Task directions
Every line in the data below from the one containing "obj.matrix_parent_inverse = Matrix.Identity(4)" down to the one containing "obj.matrix_world = Matrix.Identity(4)", both included, must be retyped exactly; no other line is to appear.

Begin Information given

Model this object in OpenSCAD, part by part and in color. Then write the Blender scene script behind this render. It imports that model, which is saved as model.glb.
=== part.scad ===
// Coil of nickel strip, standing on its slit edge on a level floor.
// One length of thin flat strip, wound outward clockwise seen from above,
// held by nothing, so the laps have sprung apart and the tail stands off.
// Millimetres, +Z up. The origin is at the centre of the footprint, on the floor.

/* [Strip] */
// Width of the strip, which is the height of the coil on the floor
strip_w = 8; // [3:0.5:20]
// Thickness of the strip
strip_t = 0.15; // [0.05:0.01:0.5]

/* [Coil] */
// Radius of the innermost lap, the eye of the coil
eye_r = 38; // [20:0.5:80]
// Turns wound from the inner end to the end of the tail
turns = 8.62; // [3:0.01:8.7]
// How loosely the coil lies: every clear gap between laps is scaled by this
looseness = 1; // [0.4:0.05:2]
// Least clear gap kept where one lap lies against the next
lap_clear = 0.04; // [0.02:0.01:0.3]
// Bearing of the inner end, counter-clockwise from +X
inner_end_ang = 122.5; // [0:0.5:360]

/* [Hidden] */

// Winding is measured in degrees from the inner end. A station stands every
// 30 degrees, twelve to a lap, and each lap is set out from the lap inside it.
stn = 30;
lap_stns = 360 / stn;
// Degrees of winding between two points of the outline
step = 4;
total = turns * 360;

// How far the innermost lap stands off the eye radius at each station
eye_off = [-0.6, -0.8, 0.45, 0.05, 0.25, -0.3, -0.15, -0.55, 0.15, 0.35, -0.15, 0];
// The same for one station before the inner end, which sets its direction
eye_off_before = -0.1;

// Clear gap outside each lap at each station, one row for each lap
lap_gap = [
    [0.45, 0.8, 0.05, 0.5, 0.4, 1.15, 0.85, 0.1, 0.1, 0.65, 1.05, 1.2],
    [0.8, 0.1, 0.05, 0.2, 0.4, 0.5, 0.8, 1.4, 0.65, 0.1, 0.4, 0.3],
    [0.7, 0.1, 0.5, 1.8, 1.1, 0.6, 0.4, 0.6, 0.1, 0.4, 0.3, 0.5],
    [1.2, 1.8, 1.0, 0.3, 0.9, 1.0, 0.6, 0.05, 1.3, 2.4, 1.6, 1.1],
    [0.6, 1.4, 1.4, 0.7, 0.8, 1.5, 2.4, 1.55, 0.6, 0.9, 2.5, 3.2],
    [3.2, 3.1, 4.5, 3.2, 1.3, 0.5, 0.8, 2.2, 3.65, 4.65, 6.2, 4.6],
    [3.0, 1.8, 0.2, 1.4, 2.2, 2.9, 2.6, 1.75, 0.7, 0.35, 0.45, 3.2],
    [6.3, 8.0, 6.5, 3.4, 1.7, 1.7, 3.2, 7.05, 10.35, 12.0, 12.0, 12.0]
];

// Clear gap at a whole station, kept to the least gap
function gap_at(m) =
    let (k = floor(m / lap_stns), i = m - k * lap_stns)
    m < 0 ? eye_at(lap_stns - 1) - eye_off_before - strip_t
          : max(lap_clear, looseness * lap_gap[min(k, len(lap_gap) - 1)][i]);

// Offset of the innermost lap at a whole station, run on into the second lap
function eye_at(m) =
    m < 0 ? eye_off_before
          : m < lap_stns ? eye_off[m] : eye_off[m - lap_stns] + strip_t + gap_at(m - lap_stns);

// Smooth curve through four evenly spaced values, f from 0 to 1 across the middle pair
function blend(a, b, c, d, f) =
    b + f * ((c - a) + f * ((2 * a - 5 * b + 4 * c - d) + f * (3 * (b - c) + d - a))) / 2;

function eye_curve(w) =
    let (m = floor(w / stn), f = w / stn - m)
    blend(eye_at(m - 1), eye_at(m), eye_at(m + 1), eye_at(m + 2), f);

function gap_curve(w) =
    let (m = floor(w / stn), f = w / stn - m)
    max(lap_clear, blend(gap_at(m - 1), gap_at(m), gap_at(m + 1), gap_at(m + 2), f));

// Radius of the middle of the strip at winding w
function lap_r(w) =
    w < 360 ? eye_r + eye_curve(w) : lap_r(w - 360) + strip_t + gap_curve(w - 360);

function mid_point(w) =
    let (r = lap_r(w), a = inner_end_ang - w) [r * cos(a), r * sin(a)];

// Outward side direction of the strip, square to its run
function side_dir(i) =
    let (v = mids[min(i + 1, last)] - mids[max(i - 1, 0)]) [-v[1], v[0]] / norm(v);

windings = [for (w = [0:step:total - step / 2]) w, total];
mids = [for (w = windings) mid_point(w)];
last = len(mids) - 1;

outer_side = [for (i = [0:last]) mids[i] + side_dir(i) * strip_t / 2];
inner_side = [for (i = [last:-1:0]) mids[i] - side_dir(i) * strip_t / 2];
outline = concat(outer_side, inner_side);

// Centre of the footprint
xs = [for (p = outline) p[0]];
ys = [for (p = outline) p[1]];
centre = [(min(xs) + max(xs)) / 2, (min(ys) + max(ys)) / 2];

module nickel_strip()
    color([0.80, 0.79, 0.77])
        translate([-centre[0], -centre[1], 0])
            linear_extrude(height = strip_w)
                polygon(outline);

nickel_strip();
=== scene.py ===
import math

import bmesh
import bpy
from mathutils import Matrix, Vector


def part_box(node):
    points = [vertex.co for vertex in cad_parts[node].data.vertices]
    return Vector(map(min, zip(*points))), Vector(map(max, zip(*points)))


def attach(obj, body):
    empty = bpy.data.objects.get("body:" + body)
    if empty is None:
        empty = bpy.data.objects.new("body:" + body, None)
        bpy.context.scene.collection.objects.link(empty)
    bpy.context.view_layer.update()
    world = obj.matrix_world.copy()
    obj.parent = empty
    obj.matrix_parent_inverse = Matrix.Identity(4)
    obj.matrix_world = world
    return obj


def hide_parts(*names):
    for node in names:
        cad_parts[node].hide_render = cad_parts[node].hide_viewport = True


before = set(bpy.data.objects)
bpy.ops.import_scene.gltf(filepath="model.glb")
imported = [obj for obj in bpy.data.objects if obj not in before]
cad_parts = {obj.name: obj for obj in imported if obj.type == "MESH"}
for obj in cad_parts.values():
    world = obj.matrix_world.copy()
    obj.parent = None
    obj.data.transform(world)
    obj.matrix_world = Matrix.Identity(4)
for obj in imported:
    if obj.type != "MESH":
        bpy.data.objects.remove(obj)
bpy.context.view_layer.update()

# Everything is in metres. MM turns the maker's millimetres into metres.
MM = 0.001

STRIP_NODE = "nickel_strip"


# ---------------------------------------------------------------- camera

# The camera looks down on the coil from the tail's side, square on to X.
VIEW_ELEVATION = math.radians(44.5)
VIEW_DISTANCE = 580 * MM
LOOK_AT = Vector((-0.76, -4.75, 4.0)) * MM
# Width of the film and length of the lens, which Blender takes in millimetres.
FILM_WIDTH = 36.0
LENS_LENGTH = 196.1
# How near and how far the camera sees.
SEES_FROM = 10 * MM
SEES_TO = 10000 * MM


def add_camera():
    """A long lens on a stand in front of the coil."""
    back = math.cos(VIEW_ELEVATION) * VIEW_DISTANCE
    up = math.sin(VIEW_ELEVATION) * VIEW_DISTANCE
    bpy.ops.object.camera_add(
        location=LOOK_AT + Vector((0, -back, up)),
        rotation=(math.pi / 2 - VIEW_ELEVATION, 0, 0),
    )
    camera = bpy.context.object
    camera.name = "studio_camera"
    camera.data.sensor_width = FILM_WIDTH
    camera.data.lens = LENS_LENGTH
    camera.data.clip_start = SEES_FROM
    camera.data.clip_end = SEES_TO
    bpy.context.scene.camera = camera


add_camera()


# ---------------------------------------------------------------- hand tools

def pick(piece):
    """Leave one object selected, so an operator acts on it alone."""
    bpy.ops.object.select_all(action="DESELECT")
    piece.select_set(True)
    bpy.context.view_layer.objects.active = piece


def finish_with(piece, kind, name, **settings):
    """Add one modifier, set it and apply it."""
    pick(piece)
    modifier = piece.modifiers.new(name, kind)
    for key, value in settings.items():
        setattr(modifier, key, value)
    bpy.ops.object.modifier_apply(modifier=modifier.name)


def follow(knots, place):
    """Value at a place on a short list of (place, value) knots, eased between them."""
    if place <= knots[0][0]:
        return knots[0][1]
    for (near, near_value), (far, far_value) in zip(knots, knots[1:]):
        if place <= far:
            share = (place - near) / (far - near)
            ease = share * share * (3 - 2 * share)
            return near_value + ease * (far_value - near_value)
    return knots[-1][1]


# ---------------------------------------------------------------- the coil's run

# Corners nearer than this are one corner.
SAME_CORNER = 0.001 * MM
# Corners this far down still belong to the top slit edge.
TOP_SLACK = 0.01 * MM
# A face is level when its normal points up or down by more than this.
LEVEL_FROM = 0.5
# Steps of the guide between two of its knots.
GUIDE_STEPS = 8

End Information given
Begin Information given

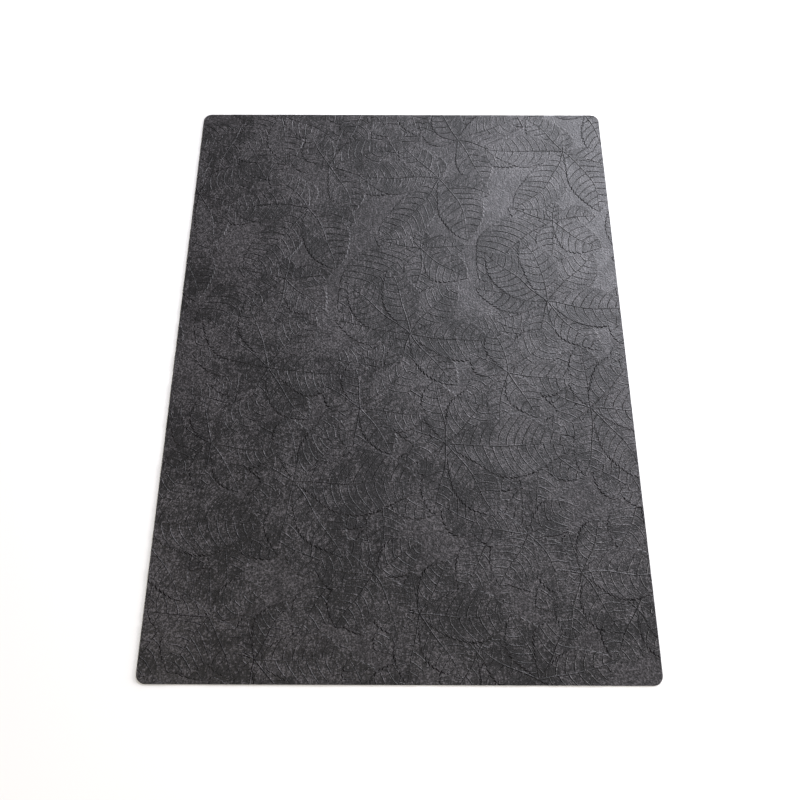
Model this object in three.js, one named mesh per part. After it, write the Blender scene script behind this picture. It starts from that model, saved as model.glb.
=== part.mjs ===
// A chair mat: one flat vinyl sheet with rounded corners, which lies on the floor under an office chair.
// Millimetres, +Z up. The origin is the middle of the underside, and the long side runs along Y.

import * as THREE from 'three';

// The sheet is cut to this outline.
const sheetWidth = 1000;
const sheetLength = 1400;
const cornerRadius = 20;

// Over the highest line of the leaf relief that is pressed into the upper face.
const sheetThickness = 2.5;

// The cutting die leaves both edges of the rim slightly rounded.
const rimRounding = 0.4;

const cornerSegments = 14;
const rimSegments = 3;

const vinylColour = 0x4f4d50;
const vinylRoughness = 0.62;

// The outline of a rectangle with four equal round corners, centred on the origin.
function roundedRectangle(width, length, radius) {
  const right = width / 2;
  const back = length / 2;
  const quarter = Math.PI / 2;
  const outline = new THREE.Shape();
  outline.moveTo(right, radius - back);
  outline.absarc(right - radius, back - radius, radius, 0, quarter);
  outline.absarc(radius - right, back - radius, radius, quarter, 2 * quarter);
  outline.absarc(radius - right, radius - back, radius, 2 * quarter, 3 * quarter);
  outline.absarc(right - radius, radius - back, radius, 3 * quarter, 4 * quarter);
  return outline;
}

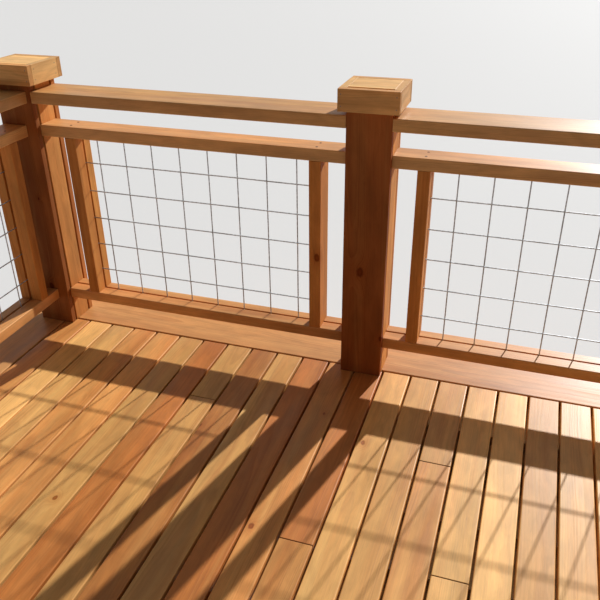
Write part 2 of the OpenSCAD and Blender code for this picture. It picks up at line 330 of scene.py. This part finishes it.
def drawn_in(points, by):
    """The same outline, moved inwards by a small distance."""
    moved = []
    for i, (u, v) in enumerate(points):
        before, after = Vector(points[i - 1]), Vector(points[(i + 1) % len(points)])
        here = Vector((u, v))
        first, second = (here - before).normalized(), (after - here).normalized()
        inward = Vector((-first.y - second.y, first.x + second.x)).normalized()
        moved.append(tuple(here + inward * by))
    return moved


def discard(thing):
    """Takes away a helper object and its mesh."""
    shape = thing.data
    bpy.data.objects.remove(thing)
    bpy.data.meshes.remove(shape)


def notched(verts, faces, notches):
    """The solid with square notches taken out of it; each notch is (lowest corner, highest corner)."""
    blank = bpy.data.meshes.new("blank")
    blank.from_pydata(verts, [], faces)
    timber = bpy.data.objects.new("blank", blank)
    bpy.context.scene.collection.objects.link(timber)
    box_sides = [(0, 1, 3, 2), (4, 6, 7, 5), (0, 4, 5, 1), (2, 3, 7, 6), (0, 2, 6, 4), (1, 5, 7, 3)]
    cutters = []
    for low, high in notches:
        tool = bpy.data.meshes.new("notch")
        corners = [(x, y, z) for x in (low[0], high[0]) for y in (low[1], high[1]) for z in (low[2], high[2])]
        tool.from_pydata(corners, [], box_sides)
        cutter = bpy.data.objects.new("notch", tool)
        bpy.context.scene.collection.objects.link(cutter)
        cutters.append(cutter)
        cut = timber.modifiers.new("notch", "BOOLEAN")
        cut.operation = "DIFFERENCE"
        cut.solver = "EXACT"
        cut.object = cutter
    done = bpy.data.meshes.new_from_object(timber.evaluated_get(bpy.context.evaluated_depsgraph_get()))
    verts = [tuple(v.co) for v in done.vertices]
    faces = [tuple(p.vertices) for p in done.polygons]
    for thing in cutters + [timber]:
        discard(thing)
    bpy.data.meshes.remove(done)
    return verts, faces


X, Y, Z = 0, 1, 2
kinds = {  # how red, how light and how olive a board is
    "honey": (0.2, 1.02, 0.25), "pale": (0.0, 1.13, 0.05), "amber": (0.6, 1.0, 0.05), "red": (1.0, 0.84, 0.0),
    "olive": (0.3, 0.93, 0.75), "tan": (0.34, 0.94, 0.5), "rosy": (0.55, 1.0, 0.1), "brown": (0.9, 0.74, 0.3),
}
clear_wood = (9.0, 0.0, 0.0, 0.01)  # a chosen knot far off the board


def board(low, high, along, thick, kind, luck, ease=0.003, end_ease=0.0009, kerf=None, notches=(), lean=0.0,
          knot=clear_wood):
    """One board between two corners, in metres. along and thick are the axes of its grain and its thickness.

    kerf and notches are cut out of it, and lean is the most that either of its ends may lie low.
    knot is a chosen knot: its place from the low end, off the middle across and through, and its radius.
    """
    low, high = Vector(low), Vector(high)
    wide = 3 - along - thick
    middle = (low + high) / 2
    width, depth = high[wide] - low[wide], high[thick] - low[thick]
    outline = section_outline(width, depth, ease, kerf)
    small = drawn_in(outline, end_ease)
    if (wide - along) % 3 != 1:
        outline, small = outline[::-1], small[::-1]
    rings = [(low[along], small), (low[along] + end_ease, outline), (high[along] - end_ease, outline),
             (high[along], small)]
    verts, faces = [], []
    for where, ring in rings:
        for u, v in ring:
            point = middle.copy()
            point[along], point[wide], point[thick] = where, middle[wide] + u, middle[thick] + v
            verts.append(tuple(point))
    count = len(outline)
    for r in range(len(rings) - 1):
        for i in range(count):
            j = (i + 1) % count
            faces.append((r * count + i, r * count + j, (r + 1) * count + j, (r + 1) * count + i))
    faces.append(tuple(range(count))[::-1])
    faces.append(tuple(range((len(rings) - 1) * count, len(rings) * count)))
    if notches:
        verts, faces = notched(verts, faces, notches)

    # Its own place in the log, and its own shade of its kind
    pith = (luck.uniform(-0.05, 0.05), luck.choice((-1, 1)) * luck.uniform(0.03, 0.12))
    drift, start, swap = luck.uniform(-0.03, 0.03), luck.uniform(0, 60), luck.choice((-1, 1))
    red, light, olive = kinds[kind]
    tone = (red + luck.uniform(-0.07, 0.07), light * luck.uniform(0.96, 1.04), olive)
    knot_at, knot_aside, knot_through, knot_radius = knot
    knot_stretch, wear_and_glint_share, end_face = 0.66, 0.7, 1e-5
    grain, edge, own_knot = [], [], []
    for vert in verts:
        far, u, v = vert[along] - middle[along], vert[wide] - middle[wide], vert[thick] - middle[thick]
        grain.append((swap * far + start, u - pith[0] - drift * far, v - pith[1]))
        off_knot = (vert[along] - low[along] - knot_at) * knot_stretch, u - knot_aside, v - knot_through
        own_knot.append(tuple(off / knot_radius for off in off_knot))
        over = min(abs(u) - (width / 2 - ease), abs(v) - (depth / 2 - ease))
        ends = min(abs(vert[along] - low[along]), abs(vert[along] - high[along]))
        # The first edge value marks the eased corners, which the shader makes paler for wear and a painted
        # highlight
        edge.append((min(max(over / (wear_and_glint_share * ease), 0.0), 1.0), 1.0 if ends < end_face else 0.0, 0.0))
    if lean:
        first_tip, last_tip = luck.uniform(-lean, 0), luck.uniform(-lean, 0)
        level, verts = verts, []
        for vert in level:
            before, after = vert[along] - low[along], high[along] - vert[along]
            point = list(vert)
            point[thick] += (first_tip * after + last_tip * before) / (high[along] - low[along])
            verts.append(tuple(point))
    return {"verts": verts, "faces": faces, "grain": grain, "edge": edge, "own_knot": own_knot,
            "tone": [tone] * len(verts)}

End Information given

Result of this exercise
    obj.matrix_parent_inverse = Matrix.Identity(4)
    obj.matrix_world = world
    return obj


def hide_parts(*names):
    for node in names:
        cad_parts[node].hide_render = cad_parts[node].hide_viewport = True


before = set(bpy.data.objects)
bpy.ops.import_scene.gltf(filepath="model.glb")
imported = [obj for obj in bpy.data.objects if obj not in before]
cad_parts = {obj.name: obj for obj in imported if obj.type == "MESH"}
for obj in cad_parts.values():
    world = obj.matrix_world.copy()
    obj.parent = None
    obj.data.transform(world)
    obj.matrix_world = Matrix.Identity(4)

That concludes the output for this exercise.